The political agreement rested on the following principles: The fund would provide sufficient resources to finance, over several years, the decarbonization and economic transformation measures desired by the Greens, without burdening the social reforms expected by the SPD. All this while respecting the constitutional principle of the "debt brake," which limits the federal government's annual structural deficit to 0.35%, a principle dear to the FDP. The "Climate and Transformation fund" in question has become the government's preferred investment tool, from the renovation of the rail network to the replacement of gas-fired boilers to a €10 billion subsidy for a chip factory in Magdeburg, Saxony-Anhalt (east).
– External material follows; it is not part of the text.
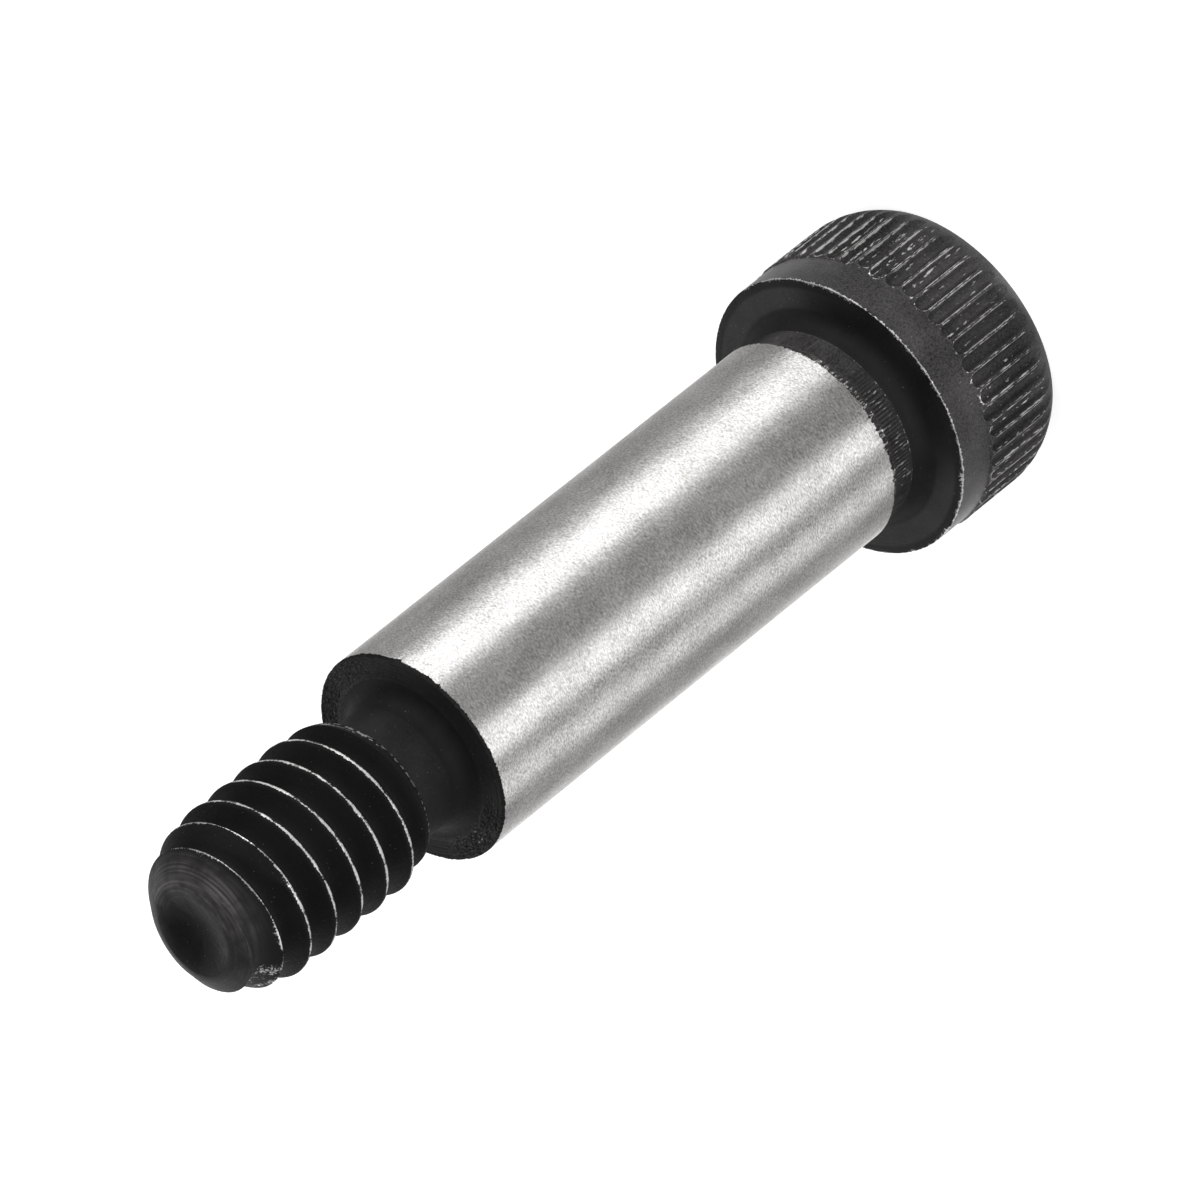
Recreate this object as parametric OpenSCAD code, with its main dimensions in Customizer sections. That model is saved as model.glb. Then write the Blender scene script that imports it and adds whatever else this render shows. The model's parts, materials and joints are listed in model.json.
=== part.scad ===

Recourse to this type of special, off-budget fund has proved so attractive that the government has multiplied them, creating a special fund for the army, then a €200 billion fund to cope with the energy shock in autumn 2022. Budget controversies within the government – on refugee reception or support for Ukraine – were thereby eased by funds that bypassed the "debt brake" without admitting as much.

Nightmare

But that ignored the vigilance of the constitutional judges, who insisted that the rules governing public finance also apply to special funds: Funds may not be used for any purpose other than that for which they were voted, and all appropriations must be used within the year. In the wake of this ruling, the entire budgetary architecture of the last two years collapsed. The emergency clause was invoked to lift the debt brake and retroactively validate the 2023 budget. The years ahead are a nightmare: up to €100 billion of committed expenditure is up for review.